▶ _Given task_:
Search the data for the word "empty". Reproduce every line where it is found.

▶ _Provided records_:

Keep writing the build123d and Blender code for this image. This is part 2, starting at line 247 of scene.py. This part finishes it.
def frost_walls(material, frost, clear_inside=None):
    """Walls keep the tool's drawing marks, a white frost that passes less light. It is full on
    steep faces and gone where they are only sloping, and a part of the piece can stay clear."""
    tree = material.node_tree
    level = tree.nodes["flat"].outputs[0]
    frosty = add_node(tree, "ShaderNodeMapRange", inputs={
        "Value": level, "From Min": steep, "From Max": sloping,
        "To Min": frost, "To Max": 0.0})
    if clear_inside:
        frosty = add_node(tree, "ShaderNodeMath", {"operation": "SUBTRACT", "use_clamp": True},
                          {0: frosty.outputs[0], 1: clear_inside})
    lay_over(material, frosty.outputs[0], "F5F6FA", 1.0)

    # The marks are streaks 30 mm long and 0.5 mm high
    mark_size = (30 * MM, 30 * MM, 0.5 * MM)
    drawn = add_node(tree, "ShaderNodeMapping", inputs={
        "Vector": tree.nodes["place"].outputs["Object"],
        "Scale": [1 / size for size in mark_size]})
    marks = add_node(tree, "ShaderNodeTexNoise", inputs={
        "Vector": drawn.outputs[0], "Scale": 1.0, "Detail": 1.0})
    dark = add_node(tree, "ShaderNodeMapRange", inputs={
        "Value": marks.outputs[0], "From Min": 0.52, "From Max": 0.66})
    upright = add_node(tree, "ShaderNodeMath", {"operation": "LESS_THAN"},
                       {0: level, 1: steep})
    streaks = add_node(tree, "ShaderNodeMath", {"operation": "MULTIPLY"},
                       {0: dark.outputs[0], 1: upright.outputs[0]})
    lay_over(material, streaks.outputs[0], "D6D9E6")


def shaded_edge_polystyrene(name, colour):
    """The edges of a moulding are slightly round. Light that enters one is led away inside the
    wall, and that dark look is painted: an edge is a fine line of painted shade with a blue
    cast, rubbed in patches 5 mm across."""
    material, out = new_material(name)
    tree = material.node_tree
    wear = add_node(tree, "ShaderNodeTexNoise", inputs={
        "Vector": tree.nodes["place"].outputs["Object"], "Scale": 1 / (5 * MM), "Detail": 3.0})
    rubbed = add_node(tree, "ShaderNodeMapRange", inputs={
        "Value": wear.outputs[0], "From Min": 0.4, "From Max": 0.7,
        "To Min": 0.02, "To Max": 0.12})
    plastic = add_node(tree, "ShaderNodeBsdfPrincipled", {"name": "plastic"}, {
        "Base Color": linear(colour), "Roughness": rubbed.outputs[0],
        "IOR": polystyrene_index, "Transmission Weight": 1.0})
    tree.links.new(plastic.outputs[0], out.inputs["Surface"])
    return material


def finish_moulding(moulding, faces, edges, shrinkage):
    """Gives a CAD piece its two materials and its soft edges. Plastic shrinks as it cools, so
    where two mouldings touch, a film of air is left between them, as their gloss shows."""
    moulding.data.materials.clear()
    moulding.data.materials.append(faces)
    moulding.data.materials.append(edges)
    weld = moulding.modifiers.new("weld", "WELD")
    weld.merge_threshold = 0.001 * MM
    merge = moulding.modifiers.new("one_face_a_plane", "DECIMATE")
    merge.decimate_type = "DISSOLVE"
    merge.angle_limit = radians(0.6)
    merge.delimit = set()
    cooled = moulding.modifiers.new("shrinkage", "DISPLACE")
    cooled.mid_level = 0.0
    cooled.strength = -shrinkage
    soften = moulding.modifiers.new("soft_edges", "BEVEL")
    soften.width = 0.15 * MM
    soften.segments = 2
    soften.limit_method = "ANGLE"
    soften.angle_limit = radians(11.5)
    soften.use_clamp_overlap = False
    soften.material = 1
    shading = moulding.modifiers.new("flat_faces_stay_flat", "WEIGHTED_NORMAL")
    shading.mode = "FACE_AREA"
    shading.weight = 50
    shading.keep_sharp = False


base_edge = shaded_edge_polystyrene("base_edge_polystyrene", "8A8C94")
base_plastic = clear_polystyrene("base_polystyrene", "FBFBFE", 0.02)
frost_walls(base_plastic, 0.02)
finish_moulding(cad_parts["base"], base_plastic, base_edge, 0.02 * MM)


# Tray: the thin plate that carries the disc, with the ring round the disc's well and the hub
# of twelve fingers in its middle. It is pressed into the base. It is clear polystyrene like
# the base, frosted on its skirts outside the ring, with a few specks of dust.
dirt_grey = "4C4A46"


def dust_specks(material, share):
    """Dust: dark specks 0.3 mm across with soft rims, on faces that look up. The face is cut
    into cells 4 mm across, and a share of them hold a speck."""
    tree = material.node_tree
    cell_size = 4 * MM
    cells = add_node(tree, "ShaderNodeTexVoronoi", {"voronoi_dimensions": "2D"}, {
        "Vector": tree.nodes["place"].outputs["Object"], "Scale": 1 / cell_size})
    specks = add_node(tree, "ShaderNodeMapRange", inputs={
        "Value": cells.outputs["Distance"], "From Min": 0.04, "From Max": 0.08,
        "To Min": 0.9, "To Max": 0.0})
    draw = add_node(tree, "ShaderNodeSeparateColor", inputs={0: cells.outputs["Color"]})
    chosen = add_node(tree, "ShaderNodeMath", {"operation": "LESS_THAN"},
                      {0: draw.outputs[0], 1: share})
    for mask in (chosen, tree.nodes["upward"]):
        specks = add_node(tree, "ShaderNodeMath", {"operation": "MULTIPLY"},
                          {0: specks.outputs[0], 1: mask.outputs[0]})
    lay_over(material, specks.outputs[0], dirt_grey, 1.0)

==

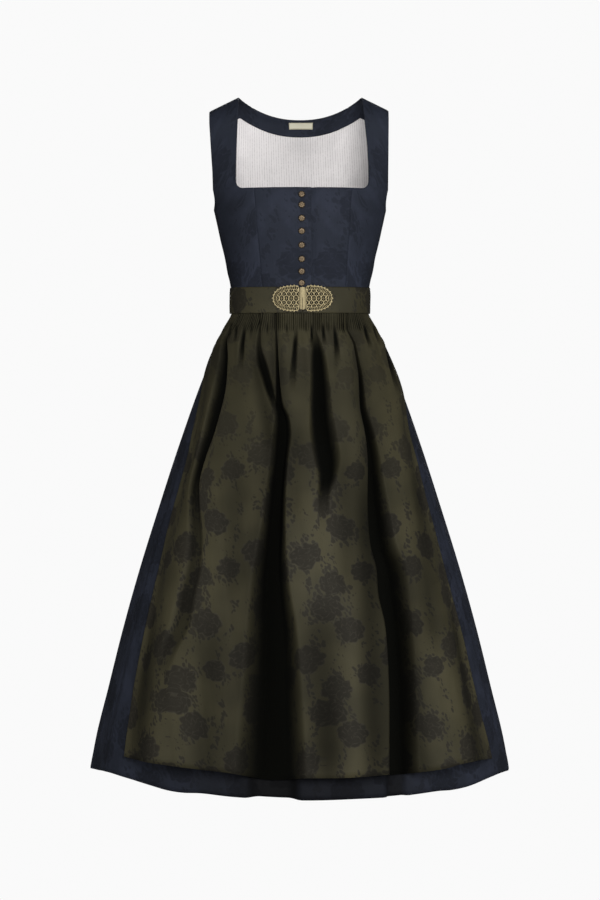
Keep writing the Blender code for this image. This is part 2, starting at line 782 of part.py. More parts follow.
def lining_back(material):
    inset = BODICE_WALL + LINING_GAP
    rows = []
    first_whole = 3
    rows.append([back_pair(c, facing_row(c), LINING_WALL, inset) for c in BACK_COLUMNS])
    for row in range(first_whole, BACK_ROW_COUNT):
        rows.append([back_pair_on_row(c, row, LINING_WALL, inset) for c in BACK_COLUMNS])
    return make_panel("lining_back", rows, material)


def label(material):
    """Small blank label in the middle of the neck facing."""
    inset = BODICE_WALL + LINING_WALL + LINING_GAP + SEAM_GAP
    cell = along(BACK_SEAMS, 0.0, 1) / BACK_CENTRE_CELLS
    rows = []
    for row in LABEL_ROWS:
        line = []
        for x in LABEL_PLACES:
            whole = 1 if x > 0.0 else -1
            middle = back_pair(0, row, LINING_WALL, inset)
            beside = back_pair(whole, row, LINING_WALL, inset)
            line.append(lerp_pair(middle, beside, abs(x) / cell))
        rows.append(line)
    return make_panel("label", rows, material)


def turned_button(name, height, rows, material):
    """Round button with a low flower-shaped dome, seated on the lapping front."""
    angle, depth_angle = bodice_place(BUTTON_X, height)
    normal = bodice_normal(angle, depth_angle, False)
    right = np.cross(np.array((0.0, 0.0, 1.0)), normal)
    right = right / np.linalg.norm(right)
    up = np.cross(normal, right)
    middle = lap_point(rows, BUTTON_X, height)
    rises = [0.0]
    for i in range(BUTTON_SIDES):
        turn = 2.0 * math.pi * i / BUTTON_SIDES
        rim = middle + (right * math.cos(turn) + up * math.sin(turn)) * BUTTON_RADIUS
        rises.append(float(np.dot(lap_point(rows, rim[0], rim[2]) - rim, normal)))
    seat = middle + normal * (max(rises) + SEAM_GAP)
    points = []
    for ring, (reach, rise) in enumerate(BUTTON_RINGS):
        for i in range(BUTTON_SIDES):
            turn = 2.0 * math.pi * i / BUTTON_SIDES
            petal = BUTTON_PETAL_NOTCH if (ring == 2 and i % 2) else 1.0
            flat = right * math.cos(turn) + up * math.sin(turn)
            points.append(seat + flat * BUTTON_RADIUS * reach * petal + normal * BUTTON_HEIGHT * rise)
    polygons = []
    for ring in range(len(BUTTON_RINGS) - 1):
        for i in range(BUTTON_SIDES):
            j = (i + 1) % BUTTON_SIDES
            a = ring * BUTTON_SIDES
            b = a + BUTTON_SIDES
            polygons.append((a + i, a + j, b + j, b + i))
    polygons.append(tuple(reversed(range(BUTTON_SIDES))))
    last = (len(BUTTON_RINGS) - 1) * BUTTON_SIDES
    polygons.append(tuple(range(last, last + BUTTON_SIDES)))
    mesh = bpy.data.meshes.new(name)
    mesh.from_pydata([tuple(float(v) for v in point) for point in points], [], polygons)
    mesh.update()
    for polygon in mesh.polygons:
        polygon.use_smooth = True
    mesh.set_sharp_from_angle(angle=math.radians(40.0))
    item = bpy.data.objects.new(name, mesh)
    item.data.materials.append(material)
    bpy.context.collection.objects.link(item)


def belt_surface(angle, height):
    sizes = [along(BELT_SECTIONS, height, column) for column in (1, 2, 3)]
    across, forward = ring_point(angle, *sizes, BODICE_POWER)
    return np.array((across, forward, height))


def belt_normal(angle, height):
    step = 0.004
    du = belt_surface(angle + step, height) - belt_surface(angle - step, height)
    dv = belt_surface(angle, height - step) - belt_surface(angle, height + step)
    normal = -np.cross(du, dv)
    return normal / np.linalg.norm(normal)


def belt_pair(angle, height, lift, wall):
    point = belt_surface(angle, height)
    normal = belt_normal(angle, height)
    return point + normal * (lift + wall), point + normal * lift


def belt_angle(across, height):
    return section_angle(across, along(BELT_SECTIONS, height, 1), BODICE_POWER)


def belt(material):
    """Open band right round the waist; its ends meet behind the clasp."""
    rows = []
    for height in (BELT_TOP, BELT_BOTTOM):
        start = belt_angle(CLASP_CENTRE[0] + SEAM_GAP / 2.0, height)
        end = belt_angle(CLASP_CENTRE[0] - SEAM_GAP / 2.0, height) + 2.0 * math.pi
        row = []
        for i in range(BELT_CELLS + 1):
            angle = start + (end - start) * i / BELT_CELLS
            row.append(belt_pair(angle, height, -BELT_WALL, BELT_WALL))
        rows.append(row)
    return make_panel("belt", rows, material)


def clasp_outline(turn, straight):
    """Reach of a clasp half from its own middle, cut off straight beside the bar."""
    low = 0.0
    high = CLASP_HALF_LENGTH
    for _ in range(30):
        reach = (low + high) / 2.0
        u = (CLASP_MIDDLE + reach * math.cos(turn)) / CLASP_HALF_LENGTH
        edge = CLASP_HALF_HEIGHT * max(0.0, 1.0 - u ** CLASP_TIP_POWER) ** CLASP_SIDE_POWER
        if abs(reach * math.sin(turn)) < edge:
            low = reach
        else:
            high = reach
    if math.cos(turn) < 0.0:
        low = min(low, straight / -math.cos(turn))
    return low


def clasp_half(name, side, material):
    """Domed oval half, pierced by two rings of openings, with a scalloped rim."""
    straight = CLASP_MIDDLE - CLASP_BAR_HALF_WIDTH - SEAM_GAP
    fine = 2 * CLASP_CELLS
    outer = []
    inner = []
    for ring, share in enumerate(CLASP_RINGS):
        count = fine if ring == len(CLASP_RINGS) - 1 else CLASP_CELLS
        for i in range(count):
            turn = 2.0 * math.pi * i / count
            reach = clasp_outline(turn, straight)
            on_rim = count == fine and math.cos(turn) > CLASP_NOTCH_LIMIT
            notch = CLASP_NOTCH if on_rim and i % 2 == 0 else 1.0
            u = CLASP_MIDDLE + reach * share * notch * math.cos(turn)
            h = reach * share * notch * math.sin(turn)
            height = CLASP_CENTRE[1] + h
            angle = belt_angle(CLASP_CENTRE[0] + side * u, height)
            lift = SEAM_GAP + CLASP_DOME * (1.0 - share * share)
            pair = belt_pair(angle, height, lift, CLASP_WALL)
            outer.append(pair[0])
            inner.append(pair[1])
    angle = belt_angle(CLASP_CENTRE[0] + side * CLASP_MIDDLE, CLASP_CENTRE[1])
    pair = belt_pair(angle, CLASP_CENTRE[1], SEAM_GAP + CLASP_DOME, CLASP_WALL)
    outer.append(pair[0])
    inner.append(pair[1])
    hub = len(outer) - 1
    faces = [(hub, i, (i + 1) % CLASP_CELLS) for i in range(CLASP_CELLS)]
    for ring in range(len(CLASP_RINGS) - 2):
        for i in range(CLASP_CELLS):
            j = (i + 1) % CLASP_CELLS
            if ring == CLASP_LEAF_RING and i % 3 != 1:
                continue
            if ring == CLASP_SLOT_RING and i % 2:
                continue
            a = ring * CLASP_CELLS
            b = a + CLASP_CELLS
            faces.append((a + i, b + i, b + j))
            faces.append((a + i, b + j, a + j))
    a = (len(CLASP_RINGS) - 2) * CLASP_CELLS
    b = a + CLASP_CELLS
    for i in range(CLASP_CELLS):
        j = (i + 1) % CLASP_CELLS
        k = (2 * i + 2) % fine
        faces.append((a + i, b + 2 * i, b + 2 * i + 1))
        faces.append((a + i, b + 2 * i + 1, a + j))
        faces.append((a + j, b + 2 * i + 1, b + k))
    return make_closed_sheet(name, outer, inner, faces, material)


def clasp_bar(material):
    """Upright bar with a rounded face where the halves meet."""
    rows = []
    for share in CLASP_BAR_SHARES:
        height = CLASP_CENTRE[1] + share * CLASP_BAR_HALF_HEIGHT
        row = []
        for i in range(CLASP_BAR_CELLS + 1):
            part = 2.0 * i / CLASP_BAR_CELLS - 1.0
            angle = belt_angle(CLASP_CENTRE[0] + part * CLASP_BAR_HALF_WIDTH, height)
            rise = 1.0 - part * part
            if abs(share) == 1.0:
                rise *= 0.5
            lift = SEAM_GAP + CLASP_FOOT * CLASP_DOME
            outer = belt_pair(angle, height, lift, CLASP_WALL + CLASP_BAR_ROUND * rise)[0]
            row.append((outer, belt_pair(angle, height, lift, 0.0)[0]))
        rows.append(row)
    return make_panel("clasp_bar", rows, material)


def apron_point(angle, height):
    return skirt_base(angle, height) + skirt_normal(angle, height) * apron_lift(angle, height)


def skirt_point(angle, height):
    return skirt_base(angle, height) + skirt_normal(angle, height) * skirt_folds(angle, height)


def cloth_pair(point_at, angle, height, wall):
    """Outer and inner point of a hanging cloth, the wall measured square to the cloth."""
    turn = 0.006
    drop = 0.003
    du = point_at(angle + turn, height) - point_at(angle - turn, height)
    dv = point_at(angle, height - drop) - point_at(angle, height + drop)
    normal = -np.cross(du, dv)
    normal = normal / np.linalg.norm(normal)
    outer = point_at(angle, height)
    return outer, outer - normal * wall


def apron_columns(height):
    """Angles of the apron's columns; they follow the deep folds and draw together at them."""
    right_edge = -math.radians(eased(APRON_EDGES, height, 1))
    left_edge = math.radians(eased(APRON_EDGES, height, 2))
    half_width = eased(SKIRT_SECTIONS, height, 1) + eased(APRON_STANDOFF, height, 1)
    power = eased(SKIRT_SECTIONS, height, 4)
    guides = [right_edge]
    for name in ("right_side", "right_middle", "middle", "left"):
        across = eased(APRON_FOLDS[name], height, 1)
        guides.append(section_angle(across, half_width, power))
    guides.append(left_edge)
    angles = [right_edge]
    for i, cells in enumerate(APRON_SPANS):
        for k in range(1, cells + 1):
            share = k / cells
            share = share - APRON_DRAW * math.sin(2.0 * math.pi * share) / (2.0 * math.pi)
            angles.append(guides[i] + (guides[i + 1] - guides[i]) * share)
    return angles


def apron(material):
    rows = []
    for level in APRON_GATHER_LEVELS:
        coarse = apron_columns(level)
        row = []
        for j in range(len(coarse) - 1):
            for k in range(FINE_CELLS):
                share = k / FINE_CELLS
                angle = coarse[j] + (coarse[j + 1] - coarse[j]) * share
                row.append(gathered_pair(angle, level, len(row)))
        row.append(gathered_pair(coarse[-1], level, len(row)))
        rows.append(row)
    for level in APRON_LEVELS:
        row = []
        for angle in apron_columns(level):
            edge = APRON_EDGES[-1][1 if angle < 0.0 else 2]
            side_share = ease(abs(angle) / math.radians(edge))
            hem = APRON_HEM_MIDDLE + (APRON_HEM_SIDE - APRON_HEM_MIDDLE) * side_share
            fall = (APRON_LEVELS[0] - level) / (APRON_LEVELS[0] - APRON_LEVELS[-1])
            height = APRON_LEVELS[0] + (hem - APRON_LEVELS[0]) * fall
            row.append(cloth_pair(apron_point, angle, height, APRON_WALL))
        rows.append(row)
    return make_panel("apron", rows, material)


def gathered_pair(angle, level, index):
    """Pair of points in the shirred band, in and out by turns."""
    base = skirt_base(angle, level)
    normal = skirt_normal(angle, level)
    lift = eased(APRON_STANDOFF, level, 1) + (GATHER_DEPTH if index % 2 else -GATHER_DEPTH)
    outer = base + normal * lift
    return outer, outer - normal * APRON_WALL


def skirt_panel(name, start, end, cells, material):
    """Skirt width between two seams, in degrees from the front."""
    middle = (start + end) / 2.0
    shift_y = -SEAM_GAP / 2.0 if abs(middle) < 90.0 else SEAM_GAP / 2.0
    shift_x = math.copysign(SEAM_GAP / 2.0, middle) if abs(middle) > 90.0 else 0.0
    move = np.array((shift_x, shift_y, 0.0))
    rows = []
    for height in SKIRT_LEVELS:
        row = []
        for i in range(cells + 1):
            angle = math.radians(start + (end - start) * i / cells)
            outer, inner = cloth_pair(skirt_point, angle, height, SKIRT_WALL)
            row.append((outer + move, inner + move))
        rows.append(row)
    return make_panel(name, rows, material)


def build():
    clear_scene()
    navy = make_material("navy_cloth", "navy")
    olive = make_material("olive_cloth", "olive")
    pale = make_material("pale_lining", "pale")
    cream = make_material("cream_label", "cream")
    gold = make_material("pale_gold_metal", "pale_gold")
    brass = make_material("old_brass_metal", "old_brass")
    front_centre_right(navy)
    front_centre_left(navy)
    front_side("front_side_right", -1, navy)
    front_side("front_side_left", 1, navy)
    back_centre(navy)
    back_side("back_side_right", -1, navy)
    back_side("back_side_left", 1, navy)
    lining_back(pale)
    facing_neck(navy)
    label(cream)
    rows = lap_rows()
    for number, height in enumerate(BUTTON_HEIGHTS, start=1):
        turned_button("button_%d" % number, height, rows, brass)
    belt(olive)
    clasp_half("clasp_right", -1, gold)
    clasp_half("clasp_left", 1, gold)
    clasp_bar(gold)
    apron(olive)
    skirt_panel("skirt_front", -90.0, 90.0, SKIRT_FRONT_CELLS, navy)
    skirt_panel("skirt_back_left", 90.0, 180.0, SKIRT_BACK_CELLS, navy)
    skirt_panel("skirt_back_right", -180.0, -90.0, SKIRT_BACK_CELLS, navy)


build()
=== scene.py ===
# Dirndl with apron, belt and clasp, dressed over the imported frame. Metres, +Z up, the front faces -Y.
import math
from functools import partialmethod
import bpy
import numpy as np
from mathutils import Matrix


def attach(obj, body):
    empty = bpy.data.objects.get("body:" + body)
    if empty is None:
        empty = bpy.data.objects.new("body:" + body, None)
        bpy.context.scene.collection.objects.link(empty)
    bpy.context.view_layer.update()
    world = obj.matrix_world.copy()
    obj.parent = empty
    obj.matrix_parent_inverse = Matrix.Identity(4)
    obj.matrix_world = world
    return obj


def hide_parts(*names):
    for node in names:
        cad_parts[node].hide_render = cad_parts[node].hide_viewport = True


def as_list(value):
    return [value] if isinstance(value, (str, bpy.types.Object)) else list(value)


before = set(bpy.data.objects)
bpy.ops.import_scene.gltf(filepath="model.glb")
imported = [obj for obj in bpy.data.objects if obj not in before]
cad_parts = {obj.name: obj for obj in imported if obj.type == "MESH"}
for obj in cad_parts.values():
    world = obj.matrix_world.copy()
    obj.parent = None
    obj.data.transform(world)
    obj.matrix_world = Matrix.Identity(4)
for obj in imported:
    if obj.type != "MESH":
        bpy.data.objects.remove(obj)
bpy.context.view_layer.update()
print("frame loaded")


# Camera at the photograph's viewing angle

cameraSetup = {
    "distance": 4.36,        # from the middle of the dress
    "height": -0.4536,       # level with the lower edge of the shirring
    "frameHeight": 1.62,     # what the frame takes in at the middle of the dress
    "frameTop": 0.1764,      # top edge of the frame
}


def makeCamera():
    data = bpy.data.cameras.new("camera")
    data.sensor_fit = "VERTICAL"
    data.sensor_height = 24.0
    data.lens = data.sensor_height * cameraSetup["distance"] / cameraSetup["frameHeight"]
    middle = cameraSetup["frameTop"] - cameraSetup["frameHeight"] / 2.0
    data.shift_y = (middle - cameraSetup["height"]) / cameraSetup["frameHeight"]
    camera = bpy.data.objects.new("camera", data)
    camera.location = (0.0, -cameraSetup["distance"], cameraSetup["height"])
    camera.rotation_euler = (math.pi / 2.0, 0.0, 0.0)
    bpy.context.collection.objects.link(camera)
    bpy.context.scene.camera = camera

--

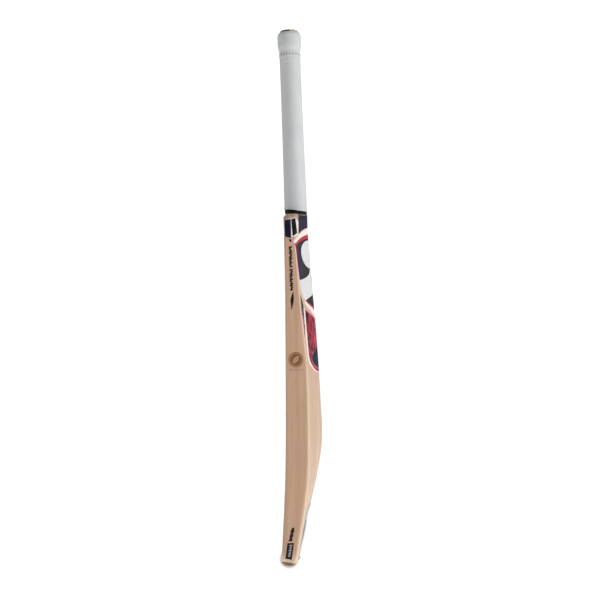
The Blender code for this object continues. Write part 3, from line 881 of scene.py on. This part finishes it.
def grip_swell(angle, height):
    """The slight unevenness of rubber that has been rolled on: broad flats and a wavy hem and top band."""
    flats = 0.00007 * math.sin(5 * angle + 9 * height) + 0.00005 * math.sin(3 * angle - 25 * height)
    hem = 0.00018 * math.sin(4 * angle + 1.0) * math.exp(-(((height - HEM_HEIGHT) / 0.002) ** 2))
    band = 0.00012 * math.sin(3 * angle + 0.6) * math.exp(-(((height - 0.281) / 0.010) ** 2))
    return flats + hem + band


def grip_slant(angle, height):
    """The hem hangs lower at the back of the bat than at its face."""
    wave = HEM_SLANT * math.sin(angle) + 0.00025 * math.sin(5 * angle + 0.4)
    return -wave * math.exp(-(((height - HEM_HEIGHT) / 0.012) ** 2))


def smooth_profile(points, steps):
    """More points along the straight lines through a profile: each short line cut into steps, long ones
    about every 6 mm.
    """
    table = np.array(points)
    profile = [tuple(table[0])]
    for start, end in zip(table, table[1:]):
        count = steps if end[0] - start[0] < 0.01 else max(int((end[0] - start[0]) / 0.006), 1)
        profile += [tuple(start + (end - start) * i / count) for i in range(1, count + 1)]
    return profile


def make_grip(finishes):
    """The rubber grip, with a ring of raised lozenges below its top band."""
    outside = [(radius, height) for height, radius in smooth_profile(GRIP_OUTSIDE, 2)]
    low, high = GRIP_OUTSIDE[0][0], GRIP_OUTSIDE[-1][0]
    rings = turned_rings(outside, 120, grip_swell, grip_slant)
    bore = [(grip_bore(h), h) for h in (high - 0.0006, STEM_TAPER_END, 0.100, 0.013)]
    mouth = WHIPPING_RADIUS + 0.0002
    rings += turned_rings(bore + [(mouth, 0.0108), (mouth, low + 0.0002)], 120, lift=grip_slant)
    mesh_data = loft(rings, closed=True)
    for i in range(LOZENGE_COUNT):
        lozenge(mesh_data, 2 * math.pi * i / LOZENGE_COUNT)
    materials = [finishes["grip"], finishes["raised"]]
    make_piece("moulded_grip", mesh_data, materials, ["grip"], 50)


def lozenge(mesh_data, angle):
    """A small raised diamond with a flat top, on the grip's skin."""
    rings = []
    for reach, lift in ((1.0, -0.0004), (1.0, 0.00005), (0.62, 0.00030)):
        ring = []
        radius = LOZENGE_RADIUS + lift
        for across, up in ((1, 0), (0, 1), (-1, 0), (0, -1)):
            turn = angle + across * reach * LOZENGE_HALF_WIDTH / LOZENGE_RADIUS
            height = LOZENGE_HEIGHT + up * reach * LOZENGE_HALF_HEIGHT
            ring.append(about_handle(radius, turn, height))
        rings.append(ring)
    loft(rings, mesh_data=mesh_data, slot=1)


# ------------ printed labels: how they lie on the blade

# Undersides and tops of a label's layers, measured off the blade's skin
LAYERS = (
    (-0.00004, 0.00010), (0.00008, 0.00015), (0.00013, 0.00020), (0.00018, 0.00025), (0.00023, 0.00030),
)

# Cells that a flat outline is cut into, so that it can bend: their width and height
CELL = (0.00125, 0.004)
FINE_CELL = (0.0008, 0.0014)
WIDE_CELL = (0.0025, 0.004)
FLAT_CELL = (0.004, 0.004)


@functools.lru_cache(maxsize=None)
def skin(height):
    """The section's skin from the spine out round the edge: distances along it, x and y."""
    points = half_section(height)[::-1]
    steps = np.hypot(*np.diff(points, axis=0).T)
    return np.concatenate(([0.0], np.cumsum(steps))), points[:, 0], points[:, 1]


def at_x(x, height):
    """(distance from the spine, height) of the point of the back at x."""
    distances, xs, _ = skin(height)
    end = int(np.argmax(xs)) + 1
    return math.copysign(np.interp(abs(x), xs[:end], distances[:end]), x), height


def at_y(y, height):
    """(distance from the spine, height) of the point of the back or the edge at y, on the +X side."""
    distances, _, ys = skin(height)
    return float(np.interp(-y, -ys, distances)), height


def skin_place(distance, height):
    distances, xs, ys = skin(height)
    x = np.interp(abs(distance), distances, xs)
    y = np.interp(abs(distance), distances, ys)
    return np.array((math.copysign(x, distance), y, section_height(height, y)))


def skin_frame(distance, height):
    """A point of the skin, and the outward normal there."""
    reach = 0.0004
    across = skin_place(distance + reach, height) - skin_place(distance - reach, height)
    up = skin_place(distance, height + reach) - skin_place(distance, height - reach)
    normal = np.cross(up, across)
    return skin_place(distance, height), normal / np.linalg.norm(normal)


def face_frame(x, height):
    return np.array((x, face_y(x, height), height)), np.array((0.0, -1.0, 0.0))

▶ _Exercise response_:
    empty = bpy.data.objects.get("body:" + body)
    if empty is None:
        empty = bpy.data.objects.new("body:" + body, None)
        bpy.context.scene.collection.objects.link(empty)
    obj.parent = empty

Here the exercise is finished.